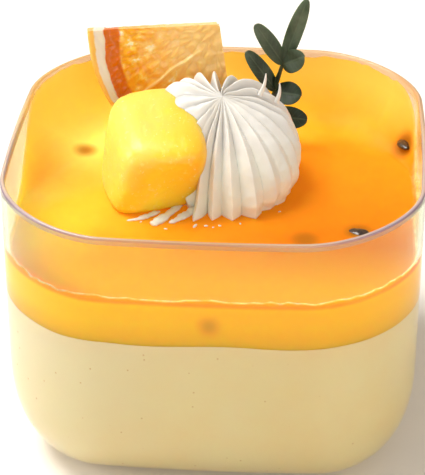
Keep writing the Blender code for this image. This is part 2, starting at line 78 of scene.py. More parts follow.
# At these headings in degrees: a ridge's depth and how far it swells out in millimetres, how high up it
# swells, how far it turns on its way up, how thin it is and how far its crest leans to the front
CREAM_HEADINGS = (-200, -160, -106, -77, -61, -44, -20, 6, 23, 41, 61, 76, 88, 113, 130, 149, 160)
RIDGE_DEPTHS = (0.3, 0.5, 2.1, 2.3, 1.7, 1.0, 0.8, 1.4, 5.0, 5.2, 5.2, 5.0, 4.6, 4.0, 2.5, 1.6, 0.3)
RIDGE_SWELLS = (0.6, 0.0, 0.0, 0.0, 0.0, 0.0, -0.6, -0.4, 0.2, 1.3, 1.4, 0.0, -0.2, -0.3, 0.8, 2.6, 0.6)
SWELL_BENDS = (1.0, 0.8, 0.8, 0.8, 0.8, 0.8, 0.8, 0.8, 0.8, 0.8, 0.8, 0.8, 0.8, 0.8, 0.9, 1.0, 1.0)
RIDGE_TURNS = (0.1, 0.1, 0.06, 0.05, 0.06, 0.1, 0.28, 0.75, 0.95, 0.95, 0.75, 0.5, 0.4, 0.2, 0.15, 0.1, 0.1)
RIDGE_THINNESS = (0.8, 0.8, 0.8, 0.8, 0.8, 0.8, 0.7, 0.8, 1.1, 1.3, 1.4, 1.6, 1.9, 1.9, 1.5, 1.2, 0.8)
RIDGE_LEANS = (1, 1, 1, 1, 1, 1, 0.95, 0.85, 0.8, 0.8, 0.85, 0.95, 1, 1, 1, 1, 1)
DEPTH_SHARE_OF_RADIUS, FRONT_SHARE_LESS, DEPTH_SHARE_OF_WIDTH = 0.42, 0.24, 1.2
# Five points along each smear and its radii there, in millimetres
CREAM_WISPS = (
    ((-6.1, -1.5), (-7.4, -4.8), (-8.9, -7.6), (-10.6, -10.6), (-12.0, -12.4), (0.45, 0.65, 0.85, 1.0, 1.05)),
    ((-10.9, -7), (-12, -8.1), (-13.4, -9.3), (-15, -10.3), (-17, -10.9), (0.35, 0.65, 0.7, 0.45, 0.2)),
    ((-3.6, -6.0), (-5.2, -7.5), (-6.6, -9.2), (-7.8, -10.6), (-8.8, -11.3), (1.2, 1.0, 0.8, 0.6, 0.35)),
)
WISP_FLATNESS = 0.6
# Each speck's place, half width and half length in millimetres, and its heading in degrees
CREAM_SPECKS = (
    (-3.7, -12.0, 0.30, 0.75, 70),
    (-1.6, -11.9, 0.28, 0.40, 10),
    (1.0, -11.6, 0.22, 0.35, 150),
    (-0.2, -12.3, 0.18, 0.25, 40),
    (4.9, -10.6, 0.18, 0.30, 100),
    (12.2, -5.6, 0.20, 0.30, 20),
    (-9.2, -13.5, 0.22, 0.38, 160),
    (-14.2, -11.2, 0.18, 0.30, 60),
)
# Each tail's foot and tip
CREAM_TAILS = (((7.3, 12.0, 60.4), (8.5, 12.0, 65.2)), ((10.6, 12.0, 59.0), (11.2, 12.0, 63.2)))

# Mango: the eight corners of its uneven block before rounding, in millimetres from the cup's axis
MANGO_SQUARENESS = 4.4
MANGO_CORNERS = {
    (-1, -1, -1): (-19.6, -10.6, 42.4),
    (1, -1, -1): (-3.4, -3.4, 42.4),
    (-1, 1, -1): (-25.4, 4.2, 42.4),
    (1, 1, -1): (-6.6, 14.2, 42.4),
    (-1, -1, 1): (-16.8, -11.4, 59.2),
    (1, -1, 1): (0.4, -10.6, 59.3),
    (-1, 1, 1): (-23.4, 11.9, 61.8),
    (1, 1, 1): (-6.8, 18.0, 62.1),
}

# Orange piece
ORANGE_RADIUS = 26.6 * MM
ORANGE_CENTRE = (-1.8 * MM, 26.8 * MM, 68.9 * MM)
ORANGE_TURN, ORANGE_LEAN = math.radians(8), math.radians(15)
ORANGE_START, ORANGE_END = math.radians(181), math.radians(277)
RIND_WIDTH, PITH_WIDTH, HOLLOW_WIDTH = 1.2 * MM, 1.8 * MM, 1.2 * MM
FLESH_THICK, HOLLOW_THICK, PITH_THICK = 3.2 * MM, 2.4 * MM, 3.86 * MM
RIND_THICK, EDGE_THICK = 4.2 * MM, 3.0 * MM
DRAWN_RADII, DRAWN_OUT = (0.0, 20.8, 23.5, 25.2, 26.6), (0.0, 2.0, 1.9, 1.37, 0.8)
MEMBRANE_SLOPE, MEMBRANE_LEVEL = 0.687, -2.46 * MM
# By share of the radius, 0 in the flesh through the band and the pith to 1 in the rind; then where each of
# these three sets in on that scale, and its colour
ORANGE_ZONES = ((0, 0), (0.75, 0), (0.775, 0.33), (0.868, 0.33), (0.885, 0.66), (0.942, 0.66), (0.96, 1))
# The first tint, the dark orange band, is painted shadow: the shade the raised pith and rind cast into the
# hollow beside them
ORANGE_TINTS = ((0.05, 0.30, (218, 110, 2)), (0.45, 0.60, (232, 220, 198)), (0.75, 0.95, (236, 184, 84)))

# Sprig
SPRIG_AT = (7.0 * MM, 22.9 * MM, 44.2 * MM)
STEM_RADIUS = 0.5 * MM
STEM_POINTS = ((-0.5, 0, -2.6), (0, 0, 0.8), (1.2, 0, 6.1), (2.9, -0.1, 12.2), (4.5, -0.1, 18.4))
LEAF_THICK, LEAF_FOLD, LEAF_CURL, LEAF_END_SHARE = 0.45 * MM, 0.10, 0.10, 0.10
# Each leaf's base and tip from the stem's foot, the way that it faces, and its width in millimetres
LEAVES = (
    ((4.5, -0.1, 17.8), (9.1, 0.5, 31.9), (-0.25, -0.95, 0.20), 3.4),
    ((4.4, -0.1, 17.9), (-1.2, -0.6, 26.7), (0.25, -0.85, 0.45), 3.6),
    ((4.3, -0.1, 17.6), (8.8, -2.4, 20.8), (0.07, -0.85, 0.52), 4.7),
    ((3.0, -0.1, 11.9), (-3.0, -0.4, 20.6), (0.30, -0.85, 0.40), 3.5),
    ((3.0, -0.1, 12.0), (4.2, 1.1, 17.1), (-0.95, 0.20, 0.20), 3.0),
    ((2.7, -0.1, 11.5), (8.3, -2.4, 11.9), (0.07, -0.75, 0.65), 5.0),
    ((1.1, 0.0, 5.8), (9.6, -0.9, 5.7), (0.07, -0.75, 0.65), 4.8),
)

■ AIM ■
Set down, exactly as written, each line of the data from its opening line through the one containing "(11.2, 12.0, 63.2)))". Output nothing more.

■ EXERCISE ANSWER ■
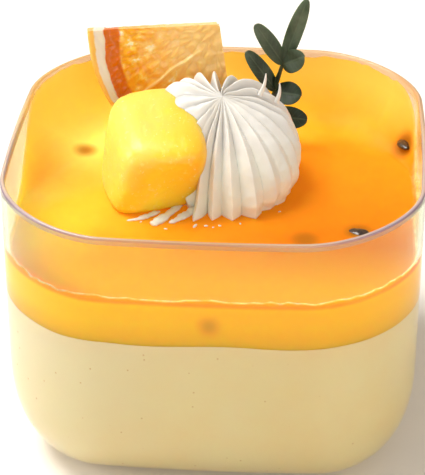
Keep writing the Blender code for this image. This is part 2, starting at line 78 of scene.py. More parts follow.
# At these headings in degrees: a ridge's depth and how far it swells out in millimetres, how high up it
# swells, how far it turns on its way up, how thin it is and how far its crest leans to the front
CREAM_HEADINGS = (-200, -160, -106, -77, -61, -44, -20, 6, 23, 41, 61, 76, 88, 113, 130, 149, 160)
RIDGE_DEPTHS = (0.3, 0.5, 2.1, 2.3, 1.7, 1.0, 0.8, 1.4, 5.0, 5.2, 5.2, 5.0, 4.6, 4.0, 2.5, 1.6, 0.3)
RIDGE_SWELLS = (0.6, 0.0, 0.0, 0.0, 0.0, 0.0, -0.6, -0.4, 0.2, 1.3, 1.4, 0.0, -0.2, -0.3, 0.8, 2.6, 0.6)
SWELL_BENDS = (1.0, 0.8, 0.8, 0.8, 0.8, 0.8, 0.8, 0.8, 0.8, 0.8, 0.8, 0.8, 0.8, 0.8, 0.9, 1.0, 1.0)
RIDGE_TURNS = (0.1, 0.1, 0.06, 0.05, 0.06, 0.1, 0.28, 0.75, 0.95, 0.95, 0.75, 0.5, 0.4, 0.2, 0.15, 0.1, 0.1)
RIDGE_THINNESS = (0.8, 0.8, 0.8, 0.8, 0.8, 0.8, 0.7, 0.8, 1.1, 1.3, 1.4, 1.6, 1.9, 1.9, 1.5, 1.2, 0.8)
RIDGE_LEANS = (1, 1, 1, 1, 1, 1, 0.95, 0.85, 0.8, 0.8, 0.85, 0.95, 1, 1, 1, 1, 1)
DEPTH_SHARE_OF_RADIUS, FRONT_SHARE_LESS, DEPTH_SHARE_OF_WIDTH = 0.42, 0.24, 1.2
# Five points along each smear and its radii there, in millimetres
CREAM_WISPS = (
    ((-6.1, -1.5), (-7.4, -4.8), (-8.9, -7.6), (-10.6, -10.6), (-12.0, -12.4), (0.45, 0.65, 0.85, 1.0, 1.05)),
    ((-10.9, -7), (-12, -8.1), (-13.4, -9.3), (-15, -10.3), (-17, -10.9), (0.35, 0.65, 0.7, 0.45, 0.2)),
    ((-3.6, -6.0), (-5.2, -7.5), (-6.6, -9.2), (-7.8, -10.6), (-8.8, -11.3), (1.2, 1.0, 0.8, 0.6, 0.35)),
)
WISP_FLATNESS = 0.6
# Each speck's place, half width and half length in millimetres, and its heading in degrees
CREAM_SPECKS = (
    (-3.7, -12.0, 0.30, 0.75, 70),
    (-1.6, -11.9, 0.28, 0.40, 10),
    (1.0, -11.6, 0.22, 0.35, 150),
    (-0.2, -12.3, 0.18, 0.25, 40),
    (4.9, -10.6, 0.18, 0.30, 100),
    (12.2, -5.6, 0.20, 0.30, 20),
    (-9.2, -13.5, 0.22, 0.38, 160),
    (-14.2, -11.2, 0.18, 0.30, 60),
)
# Each tail's foot and tip
CREAM_TAILS = (((7.3, 12.0, 60.4), (8.5, 12.0, 65.2)), ((10.6, 12.0, 59.0), (11.2, 12.0, 63.2)))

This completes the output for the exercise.